I gave up hope for a while as the task of correcting them all would be too much. Recently I decided to tackle it a bit at a time, starting with the more major routes, and had some success, but there are still too many instances of edits simply disappearing without any explanation, or edits go unreviewed for months or longer. We're at the mercy of the reviewers, how few of them there are, and their lack of knowledge.
Worse, some idiot comes along and makes a silly edit, and the reviewer (paid by each accept?) approves it!
Judging by the names of the reviewers, they're either in a call center in India or a load of H1B's in the US who have no idea about our local features and road names and ignore the comments from those of us who have actually lived here for decades and have thousands of edits under our belts to show that we care. I still wonder why I bother sometimes......

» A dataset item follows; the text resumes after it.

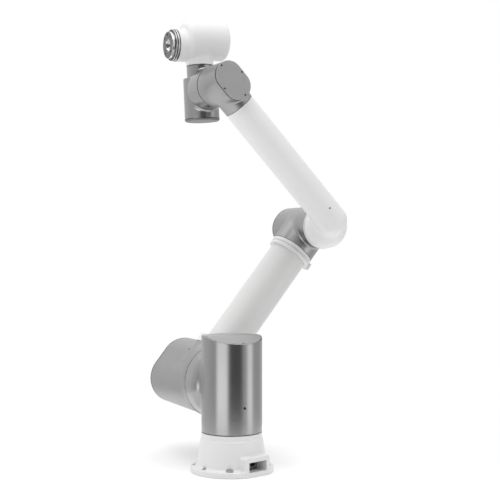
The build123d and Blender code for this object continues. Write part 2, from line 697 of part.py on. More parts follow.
with BuildPart() as tool_flange_disc:
    with BuildSketch(sixth(-nose_x + gap + 10.4)):
        Circle(disc_r)
    extrude(amount=flange_face - (-nose_x + gap + 10.4))
    chamfer(faces().sort_by(Axis.X)[0].edges(), 0.8)
    with BuildSketch(sixth(flange_face - 6.0)):
        Circle(15.75)
    extrude(amount=20, mode=Mode.SUBTRACT)
    with BuildSketch(sixth(flange_face - 7.2)):
        Circle(10.0)
    extrude(amount=20, mode=Mode.SUBTRACT)
    with BuildSketch(sixth(0)):
        with PolarLocations(tool_pcd / 2, 4, start_angle=45):
            Circle(2.5)
    extrude(amount=100, mode=Mode.SUBTRACT)
    with BuildSketch(sixth(0)):
        with Locations((0, -tool_pcd / 2)):
            Circle(3.0)
    extrude(amount=100, mode=Mode.SUBTRACT)
finish(tool_flange_disc.part, "tool_flange_disc")

# ---- joint internals: seal, strain-wave gear, motor with brake, drive board
# frame: joint face plane looking into the housing; cavity radius, hub radius,
# wall, gear length, motor start, motor length, board position, seal radii
drives = {
    1: (Plane(origin=(0, 0, can_z0), x_dir=(1, 0, 0), z_dir=(0, 0, 1)), 62.0, hub1_r, 6.0, 26.0, 36.0, 60.0, 102.0, 67.9, 58.0),
    2: (second(j2_y0), j2_flat - 6, hub2_r, 6.0, 30.0, 112.0, 70.0, 192.0, 84.6, 60.0),
    3: (third(j3_y0), 44.5, hub3_r, 5.0, 26.0, 36.0, 60.0, 140.0, 52.2, 40.0),
    4: (Plane(origin=(j4_x, w1_y1, j4_z), x_dir=(c3, 0, -s3), z_dir=(0, -1, 0)), w1_flat - 4, hub4_r, 4.0, 20.0, 28.0, 42.0, 76.0, 46.4, 34.0),
    5: (Plane(origin=(j4_x + s5 * w2_top, w2_y, j4_z + c5 * w2_top), x_dir=(c5, 0, -s5), z_dir=(-s5, 0, -c5)), out_r - 4, hub5_r, 4.0, 18.0, 24.0, 50.0, 96.0, 31.2, 22.0),
    6: (Plane(origin=sixth(-nose_x).origin, x_dir=(0, 1, 0), z_dir=(c5, 0, -s5)), 30.0, hub6_r, 4.0, 20.0, 62.0, 32.0, 104.0, 36.6, 26.0),
}
for n, (frame, cav, hub, wall, gear_l, mot0, mot_l, board0, seal_o, seal_i) in drives.items():
    # lip seal in the joint's gap, fixed to the housing
    with BuildPart() as joint_seal:
        with BuildSketch(frame.offset(-0.28)):
            Circle(seal_o)
            Circle(seal_i, mode=Mode.SUBTRACT)
        extrude(amount=0.26)
    finish(joint_seal.part, f"joint_{n}_seal")

    # strain-wave gear with its crossed roller bearing; the neighbour's hub runs in its bore
    with BuildPart() as joint_gear:
        with BuildSketch(frame.offset(wall + 0.05)):
            Circle(cav - 0.4)
            Circle(hub + hub_play, mode=Mode.SUBTRACT)
        extrude(amount=gear_l)
        with BuildSketch(frame.offset(wall + gear_l * 0.45)):
            Circle(cav + 1)
            Circle(cav - 2.2, mode=Mode.SUBTRACT)
        extrude(amount=gear_l * 0.15, mode=Mode.SUBTRACT)
        with BuildSketch(frame.offset(wall + gear_l - 2)):
            with PolarLocations((cav + hub) / 2 + (cav - hub) * 0.22, 8):
                Circle(min(2.2, (cav - hub) * 0.12))
        extrude(amount=4, mode=Mode.SUBTRACT)
    finish(joint_gear.part, f"joint_{n}_gear")

    # frameless motor with the brake at its back end
    with BuildPart() as joint_motor:
        with BuildSketch(frame.offset(mot0)):
            Circle(cav - 3.0)
            Circle((cav - 3.0) * 0.52, mode=Mode.SUBTRACT)
        extrude(amount=mot_l * 0.72)
        with BuildSketch(frame.offset(mot0 + mot_l * 0.72)):
            Circle((cav - 3.0) * 0.72)
            Circle((cav - 3.0) * 0.34, mode=Mode.SUBTRACT)
        extrude(amount=mot_l * 0.28)
    finish(joint_motor.part, f"joint_{n}_motor")

    # round drive and encoder board behind the brake
    with BuildPart() as joint_board:
        with BuildSketch(frame.offset(board0)):
            Circle(cav - 4.0)
            Circle(9.0, mode=Mode.SUBTRACT)
        extrude(amount=1.6)
        with BuildSketch(frame.offset(board0 + 1.6)):
            with PolarLocations(cav * 0.58, 3):
                Rectangle(cav * 0.22, cav * 0.22)
        extrude(amount=2.0)
    finish(joint_board.part, f"joint_{n}_board")
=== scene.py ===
import math
from math import sin, cos, radians

import bmesh
import bpy
import numpy as np
from mathutils import Matrix, Vector


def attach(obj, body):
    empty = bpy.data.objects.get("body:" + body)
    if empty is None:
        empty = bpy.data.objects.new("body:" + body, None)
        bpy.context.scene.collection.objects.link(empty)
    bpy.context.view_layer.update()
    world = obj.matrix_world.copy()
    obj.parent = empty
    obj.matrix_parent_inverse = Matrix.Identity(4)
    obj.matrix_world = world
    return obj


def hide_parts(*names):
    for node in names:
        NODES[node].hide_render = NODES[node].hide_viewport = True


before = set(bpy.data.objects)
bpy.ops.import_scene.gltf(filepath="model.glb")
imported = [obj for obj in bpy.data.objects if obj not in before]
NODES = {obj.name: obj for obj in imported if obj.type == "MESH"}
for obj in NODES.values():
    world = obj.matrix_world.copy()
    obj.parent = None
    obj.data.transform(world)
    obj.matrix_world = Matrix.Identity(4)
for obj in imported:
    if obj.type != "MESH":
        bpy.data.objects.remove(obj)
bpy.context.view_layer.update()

scene = bpy.context.scene

# ------------------------------------------------------------------ dimensions, mm
flange_r, flange_t = 94.0, 13.0
foot_r, neck_r = 80.5, 69.3
base_top = 88.2
bolt_pcd = 162.0
box_angle = -72.8
box_w, box_h, box_front = 71.0, 43.0, 88.0
open_w, open_h, open_z = 51.0, 22.0, 21.3
can_r, can_z0, can_z1 = 69.0, 89.2, 306.0
slope_y, slope_z = -6.0, 291.6
j2_z, j2_r, j2_flat = 195.0, 85.8, 63.0
j2_y0, j2_y1 = 73.2, 327.0
arm_y, arm_lean, arm_len = 169.0, 38.5, 462.6
tube_r = 47.6
sock0, sock1, sock_r = 62.0, 86.0, 64.0
clamp0, clamp1, clamp_r = 373.0, 392.0, 55.3
j3_r, j3_flat = 53.0, 50.0
j3_y0, j3_y1 = 93.0, 266.0
fore_y, fore_lean, fore_len, fore_r, fore_off = 17.2, -43.3, 441.5, 37.0, -2.5
elbow_r, dome_y, elbow_y1, tube_end = 53.0, 78.0, 92.4, 22.0
fore_end = 380.0
w1_r, w1_flat, w1_y0, w1_y1 = 47.5, 33.0, -41.5, 54.4
w2_y, w2_lean, w2_r = 145.0, -2.7, 41.5
w2_low, w2_high, w2_top = -71.0, 31.0, 60.5
out_r, boss_r = 32.0, 48.0
w3_h, head_r, head_up, head_end = 108.2, 47.2, 13.5, 65.0
nose_r, nose_x = 38.0, -61.5
flange_face, ring_r, disc_r = 80.0, 37.4, 31.5
gap = 0.6

s2, c2 = sin(radians(arm_lean)), cos(radians(arm_lean))
s3, c3 = sin(radians(fore_lean)), cos(radians(fore_lean))
s5, c5 = sin(radians(w2_lean)), cos(radians(w2_lean))
sb, cb = sin(radians(box_angle)), cos(radians(box_angle))
J2 = np.array([0.0, 0.0, j2_z])
J3 = np.array([arm_len * s2, 0.0, j2_z + arm_len * c2])
J4 = J3 + fore_len * np.array([s3, 0, c3])
ARM = np.array([s2, 0, c2])
FORE = np.array([s3, 0, c3])
UP5 = np.array([s5, 0, c5])
TOOL = np.array([-c5, 0, s5])
Y = np.array([0.0, 1.0, 0.0])
Z = np.array([0.0, 0.0, 1.0])
AP = J2 + Y * arm_y                                    # a point on the upper arm's axis
FP = J3 + Y * fore_y + fore_off * np.array([c3, 0, -s3])
W2 = J4 + Y * w2_y
W3 = W2 + UP5 * w3_h

# ------------------------------------------------------------------ distance fields


def axial(P, o, a):
    """Distance along the axis from o, and from the axis."""
    d = P - o
    t = d @ a
    r = np.sqrt(np.maximum((d * d).sum(-1) - t * t, 1e-12))
    return t, r


def inter(a, b, r=0.0):
    if r <= 0:
        return np.maximum(a, b)
    return np.minimum(-r, np.maximum(a, b)) + np.hypot(np.maximum(r + a, 0), np.maximum(r + b, 0))


def union(a, b, r=0.0):
    if r <= 0:
        return np.minimum(a, b)
    return np.maximum(r, np.minimum(a, b)) - np.hypot(np.maximum(r - a, 0), np.maximum(r - b, 0))


def cut(a, b, r=0.0):
    return inter(a, -b, r)


def cyl(P, o, a, r, t0, t1, rd=0.0, rd1=None):
    """Capped cylinder; rd rounds the end at t0 and rd1 the one at t1."""
    t, q = axial(P, o, a)
    rd1 = rd if rd1 is None else rd1
    d = inter(q - r, t0 - t, rd)
    return inter(d, t - t1, rd1)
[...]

And there's the old problem of features (businesses) where they don't know where the location is, so they plonk them in the middle of the area of their best guess. This results in huge 'stacks' of features all in exactly the same place, and you can't browse them all to pick which ones to move to the correct place. You only get to see one page of them and that's it, so if they're all unknowns then there's nothing sensible you can do about it to see the rest of them.
For all the stories about Google's fussy hiring demands and their reputation as ever-so-clever, they sure make things that are somewhat less than optimal and that stay like that for far too long! (as well as 'improving' things by making them worse!)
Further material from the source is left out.